Sliding doors and bleeping gadgets
When I was a kid the automatic doors and the multitude of bleeping gadgets in Star Trek fascinated me. However, what particularly interested me was the way Kirk and Spock casually spoke with the ships computer.
We haven’t got intergalactic space travel… yet, but we do have automated sliding doors, and now thanks to Opera, we also have speech enabled browsing software.
Opera hit the news in 2005 with the release of their version-8 web-browser. The new software was now completely ‘ad free’ and boasted an assortment of smart accessibility features. One of these new features was called Opera Voice.
Opera Voice makes it possible for users to control the browser via a simple set of voice or keyboard commands; alternatively the user can take a passive role and allow the browser to read the text on a website aloud. We are going to concentrate on the latter, i.e. listening to web pages.
So who benefits from this ‘Star Trek’ type technology?
Opera Voice can be used as a supportive aid for those who have poor eyesight or visual impairments; it’s also a great tool for individuals who simply have difficulty reading. Furthermore it can be used as a practical teaching tool with People with Learning Disabilities or Special Needs.
How to get started
To start listening to websites instead of reading them, just follow these five simple steps!
- Launch Opera 8.
- Put your headphones on or switch on your speakers.

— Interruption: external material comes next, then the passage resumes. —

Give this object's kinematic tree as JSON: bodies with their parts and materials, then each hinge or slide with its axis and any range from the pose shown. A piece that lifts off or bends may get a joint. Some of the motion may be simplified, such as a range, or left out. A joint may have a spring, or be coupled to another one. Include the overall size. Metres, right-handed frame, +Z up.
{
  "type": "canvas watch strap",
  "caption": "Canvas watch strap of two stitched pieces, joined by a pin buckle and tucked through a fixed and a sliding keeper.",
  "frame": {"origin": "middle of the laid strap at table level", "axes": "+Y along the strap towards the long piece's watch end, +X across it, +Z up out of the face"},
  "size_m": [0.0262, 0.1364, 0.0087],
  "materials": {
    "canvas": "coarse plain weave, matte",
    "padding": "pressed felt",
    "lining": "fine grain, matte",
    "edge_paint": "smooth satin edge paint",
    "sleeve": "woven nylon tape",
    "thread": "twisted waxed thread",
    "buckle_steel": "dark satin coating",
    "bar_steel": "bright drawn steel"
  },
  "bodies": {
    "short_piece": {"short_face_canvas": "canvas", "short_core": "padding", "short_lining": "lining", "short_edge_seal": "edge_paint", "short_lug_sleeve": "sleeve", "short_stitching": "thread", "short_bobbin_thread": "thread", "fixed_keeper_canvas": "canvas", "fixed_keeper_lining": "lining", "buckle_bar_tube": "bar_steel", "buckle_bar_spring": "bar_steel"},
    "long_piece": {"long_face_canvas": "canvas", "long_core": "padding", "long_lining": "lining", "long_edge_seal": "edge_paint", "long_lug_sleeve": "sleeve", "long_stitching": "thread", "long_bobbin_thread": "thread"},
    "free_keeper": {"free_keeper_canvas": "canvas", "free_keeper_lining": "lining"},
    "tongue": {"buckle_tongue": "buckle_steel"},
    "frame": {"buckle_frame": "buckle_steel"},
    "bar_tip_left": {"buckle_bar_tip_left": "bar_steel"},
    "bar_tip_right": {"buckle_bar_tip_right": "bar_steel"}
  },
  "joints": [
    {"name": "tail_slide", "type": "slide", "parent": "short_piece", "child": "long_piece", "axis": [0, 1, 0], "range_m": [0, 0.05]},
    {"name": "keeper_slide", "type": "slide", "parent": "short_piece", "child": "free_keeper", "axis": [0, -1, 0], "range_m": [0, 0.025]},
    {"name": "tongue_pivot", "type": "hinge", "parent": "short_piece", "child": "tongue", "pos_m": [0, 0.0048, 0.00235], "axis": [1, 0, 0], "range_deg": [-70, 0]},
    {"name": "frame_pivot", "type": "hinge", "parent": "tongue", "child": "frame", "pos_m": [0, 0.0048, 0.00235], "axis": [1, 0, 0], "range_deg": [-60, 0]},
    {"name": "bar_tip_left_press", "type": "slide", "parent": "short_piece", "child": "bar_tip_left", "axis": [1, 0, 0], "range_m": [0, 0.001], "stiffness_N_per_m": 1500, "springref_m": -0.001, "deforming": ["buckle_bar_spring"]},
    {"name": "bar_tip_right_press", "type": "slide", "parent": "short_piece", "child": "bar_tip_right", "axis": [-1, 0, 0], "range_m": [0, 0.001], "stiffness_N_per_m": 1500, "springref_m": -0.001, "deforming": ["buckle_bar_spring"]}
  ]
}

- Enable the Voice option by selecting “Tools” > “Preferences” > “Advanced” > “Voice” and then enable Voice.
- After enabling the option, you will be asked to confirm that you want to install the voice libraries. Select confirm to download the libraries (you will only need to do this once).
- If the following steps went smoothly, simply highlight a block of text with your mouse and then press the V key on your keyboard.

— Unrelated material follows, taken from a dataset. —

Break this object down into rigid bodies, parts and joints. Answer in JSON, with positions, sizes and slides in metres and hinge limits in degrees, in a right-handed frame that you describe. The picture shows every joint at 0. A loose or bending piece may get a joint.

That’s it; Opera should now read out the text that you just highlighted.
How to get Opera
The Opera 8 web browser is a relatively small download, only about 3.7MB and comes with a host of other accessibility features. To learn more about Opera Voice and to grab a copy of the browser, visit www.opera.com.
You need a computer with a functioning sound card and loudspeakers or headphones. If you want to be able to give Opera voice input, you also need to have a microphone attached to your computer. Opera with Voice only works on computers running Windows XP or 2000, and you also need the latest Opera version with Voice.
Just one more thing… Beam me up Scotty!